— start of Material provided —

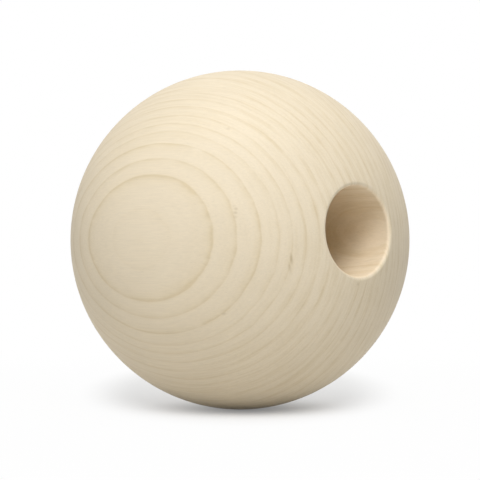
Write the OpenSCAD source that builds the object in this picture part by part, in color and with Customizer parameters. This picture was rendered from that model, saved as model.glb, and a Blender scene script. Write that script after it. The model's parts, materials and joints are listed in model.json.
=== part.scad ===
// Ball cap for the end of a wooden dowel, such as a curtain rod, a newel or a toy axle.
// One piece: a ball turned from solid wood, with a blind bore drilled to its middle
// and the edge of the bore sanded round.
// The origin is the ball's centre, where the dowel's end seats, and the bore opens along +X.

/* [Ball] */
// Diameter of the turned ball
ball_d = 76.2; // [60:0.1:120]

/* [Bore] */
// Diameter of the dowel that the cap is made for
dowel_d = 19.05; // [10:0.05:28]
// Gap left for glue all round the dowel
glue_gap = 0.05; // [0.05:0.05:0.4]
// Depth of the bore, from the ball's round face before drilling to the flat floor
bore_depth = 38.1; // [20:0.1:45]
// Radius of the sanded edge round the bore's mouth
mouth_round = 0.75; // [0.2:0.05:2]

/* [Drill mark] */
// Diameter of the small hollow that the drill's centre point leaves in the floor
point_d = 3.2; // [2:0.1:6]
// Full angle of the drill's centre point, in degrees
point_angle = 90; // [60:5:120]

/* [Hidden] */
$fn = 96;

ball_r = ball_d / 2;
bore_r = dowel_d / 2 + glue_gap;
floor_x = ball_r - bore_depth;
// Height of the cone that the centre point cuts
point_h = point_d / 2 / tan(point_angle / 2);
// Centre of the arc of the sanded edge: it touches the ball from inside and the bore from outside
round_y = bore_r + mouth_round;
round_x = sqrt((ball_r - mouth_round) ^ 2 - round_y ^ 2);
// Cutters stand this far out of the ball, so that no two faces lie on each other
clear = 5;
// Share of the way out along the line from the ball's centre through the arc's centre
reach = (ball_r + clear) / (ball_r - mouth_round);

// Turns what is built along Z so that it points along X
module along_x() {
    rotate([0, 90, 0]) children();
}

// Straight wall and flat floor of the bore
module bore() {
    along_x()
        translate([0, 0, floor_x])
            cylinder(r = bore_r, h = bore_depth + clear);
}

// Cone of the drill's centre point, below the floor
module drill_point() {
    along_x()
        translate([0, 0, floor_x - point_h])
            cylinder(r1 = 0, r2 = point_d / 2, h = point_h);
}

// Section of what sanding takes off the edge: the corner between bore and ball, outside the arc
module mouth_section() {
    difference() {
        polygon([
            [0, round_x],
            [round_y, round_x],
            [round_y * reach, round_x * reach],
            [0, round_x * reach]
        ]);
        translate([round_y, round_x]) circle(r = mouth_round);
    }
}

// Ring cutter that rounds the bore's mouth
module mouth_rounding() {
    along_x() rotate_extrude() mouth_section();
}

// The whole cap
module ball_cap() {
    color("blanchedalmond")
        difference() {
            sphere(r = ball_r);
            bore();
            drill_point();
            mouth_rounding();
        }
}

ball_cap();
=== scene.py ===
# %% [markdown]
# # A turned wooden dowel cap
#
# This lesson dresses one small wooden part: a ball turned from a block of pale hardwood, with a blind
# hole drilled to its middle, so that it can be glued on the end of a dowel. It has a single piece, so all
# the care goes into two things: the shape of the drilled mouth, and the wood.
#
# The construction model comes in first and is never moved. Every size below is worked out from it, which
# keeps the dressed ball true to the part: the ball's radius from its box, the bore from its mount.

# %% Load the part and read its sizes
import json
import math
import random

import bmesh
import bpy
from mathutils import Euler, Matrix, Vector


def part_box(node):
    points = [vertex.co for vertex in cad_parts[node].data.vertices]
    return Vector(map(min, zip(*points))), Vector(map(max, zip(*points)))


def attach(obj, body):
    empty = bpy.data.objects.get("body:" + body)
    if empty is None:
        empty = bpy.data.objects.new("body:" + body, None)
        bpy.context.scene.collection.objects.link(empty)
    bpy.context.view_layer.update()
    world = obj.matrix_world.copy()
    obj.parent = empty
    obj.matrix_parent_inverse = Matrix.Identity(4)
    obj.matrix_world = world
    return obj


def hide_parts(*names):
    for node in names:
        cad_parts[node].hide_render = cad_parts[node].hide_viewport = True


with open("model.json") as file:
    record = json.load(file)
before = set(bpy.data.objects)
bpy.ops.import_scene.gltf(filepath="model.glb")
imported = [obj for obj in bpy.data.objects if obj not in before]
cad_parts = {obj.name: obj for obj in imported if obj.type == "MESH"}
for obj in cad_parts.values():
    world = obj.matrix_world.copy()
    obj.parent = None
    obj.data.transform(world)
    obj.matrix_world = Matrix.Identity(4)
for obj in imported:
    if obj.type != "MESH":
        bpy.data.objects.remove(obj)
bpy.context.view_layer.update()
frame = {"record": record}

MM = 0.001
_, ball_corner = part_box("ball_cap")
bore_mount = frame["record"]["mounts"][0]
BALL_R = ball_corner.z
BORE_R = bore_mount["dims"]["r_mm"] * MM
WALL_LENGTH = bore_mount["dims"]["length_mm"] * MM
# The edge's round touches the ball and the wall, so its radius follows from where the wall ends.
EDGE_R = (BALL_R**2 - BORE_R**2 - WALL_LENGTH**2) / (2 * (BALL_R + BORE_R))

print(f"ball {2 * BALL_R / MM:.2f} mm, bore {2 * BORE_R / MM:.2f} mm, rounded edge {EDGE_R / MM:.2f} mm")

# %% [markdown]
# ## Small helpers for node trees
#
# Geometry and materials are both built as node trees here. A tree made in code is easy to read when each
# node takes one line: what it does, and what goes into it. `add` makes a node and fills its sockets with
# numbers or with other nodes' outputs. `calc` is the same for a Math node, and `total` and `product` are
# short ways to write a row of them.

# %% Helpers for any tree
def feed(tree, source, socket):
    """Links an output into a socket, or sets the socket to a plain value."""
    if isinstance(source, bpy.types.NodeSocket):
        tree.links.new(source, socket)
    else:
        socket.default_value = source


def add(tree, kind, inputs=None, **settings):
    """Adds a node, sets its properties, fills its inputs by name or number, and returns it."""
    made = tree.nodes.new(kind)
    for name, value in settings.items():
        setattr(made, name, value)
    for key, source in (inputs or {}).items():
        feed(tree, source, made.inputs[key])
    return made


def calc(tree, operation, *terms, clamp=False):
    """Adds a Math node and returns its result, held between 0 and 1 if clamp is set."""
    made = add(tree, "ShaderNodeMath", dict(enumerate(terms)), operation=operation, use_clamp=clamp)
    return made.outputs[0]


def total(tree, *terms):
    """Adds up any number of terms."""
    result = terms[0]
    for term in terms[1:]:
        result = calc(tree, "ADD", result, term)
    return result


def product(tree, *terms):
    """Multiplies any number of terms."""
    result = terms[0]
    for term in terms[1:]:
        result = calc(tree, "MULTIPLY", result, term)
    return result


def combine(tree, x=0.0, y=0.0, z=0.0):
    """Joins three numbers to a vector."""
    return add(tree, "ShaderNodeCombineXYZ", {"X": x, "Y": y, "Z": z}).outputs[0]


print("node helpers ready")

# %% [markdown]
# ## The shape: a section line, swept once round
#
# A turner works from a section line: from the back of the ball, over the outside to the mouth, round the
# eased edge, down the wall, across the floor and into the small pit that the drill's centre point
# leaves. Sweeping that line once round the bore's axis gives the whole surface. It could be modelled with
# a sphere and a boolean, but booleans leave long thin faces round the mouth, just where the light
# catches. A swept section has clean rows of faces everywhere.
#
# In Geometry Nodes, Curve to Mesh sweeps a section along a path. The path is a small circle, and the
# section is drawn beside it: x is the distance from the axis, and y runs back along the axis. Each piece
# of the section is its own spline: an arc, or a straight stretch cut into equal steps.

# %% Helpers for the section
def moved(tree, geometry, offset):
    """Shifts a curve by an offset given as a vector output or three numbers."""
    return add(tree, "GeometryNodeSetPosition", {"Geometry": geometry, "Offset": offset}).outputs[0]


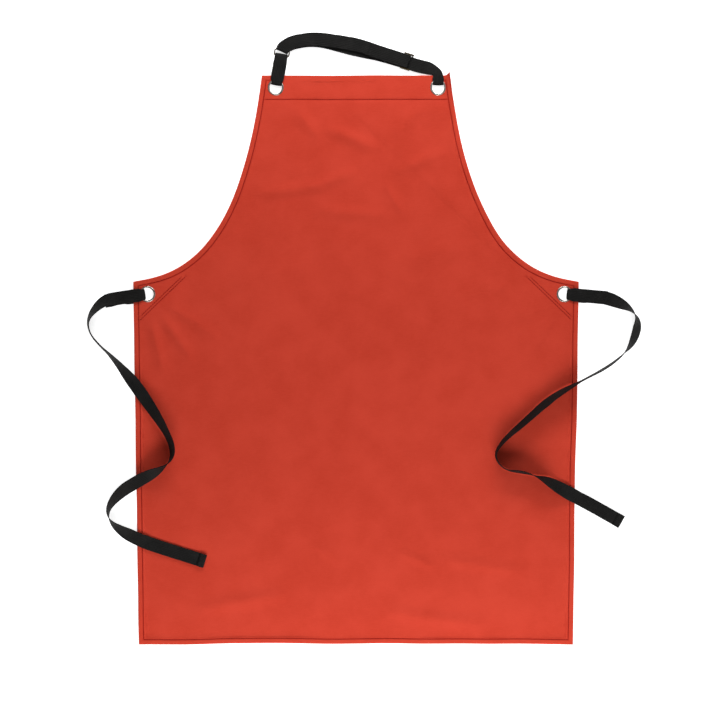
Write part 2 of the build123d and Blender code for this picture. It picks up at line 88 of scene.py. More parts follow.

— end of Material provided —

Exercise goal :: Exactly the lines from the one holding "below the floor" through the one holding "points = [vertex.co" should be printed, ends included.

Written solution ::
// Cone of the drill's centre point, below the floor
module drill_point() {
    along_x()
        translate([0, 0, floor_x - point_h])
            cylinder(r1 = 0, r2 = point_d / 2, h = point_h);
}

// Section of what sanding takes off the edge: the corner between bore and ball, outside the arc
module mouth_section() {
    difference() {
        polygon([
            [0, round_x],
            [round_y, round_x],
            [round_y * reach, round_x * reach],
            [0, round_x * reach]
        ]);
        translate([round_y, round_x]) circle(r = mouth_round);
    }
}

// Ring cutter that rounds the bore's mouth
module mouth_rounding() {
    along_x() rotate_extrude() mouth_section();
}

// The whole cap
module ball_cap() {
    color("blanchedalmond")
        difference() {
            sphere(r = ball_r);
            bore();
            drill_point();
            mouth_rounding();
        }
}

ball_cap();
=== scene.py ===
# %% [markdown]
# # A turned wooden dowel cap
#
# This lesson dresses one small wooden part: a ball turned from a block of pale hardwood, with a blind
# hole drilled to its middle, so that it can be glued on the end of a dowel. It has a single piece, so all
# the care goes into two things: the shape of the drilled mouth, and the wood.
#
# The construction model comes in first and is never moved. Every size below is worked out from it, which
# keeps the dressed ball true to the part: the ball's radius from its box, the bore from its mount.

# %% Load the part and read its sizes
import json
import math
import random

import bmesh
import bpy
from mathutils import Euler, Matrix, Vector


def part_box(node):
    points = [vertex.co for vertex in cad_parts[node].data.vertices]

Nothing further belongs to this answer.